Le tragique s’empare de Zimmermann qui trouve en Ripley une réplique négative de lui-même. Le jeu des correspondances qui s’installe entre les deux personnages est inversement proportionnel aux qualités de chacun. Nul besoin de présenter Ripley, de tenter d’entrer dans sa psyché ou de le définir socialement, son personnage est une entité qui s’adapte et se structure en épousant des formes contraires à celles de son modèle, Zimmermann. Dans la pure tradition du cinéma allemand des années 1920/1930, Ripley est le double maléfique de Zimmermann, il est le sosie qui vampirise l’âme de l’autre.
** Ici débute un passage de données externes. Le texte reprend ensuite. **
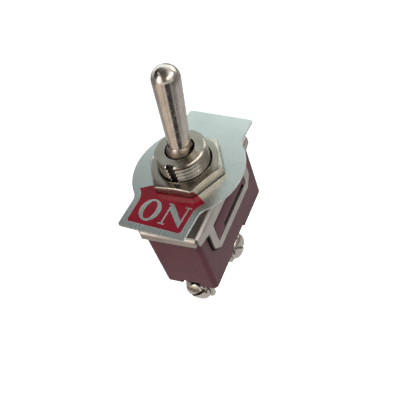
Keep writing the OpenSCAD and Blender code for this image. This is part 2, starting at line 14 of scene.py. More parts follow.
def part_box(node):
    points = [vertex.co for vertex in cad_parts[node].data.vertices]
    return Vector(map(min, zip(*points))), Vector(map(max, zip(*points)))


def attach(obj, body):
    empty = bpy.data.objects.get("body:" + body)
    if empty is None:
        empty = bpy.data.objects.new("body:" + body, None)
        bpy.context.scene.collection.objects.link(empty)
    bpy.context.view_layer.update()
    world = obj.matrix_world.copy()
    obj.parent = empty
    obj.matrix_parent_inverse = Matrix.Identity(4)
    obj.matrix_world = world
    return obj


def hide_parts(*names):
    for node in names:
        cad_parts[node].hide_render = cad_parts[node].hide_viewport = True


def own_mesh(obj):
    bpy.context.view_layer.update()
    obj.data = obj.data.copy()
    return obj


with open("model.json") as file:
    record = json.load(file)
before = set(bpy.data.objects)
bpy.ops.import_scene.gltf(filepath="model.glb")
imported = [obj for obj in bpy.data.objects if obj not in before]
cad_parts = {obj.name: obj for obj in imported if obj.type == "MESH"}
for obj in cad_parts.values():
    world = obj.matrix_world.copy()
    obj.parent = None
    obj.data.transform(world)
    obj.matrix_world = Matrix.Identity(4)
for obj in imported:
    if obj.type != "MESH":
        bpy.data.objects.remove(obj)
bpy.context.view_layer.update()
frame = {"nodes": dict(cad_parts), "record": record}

Inspiré par deux romans de Patricia Highsmith, Wim Wenders parvient à transposer en Europe l’univers du film noir afin de mieux en revisiter les contours. L’ami américain se transforme, au-delà de son récit tortueux, en exploration d’une pensée cinéphilique nourrie par les traces de différentes esthétiques cinématographiques qui trouvent leurs origines dans l’Allemagne tourmentée de Weimar. Ainsi, L’ami américain se fait l’écho d’une angoisse sourde et profonde qui s’est répandue dans le monde occidental sans qu’aucune époque ne parvienne à apaiser la douleur existentielle qui en a résulté, même en 1977, date de réalisation du film.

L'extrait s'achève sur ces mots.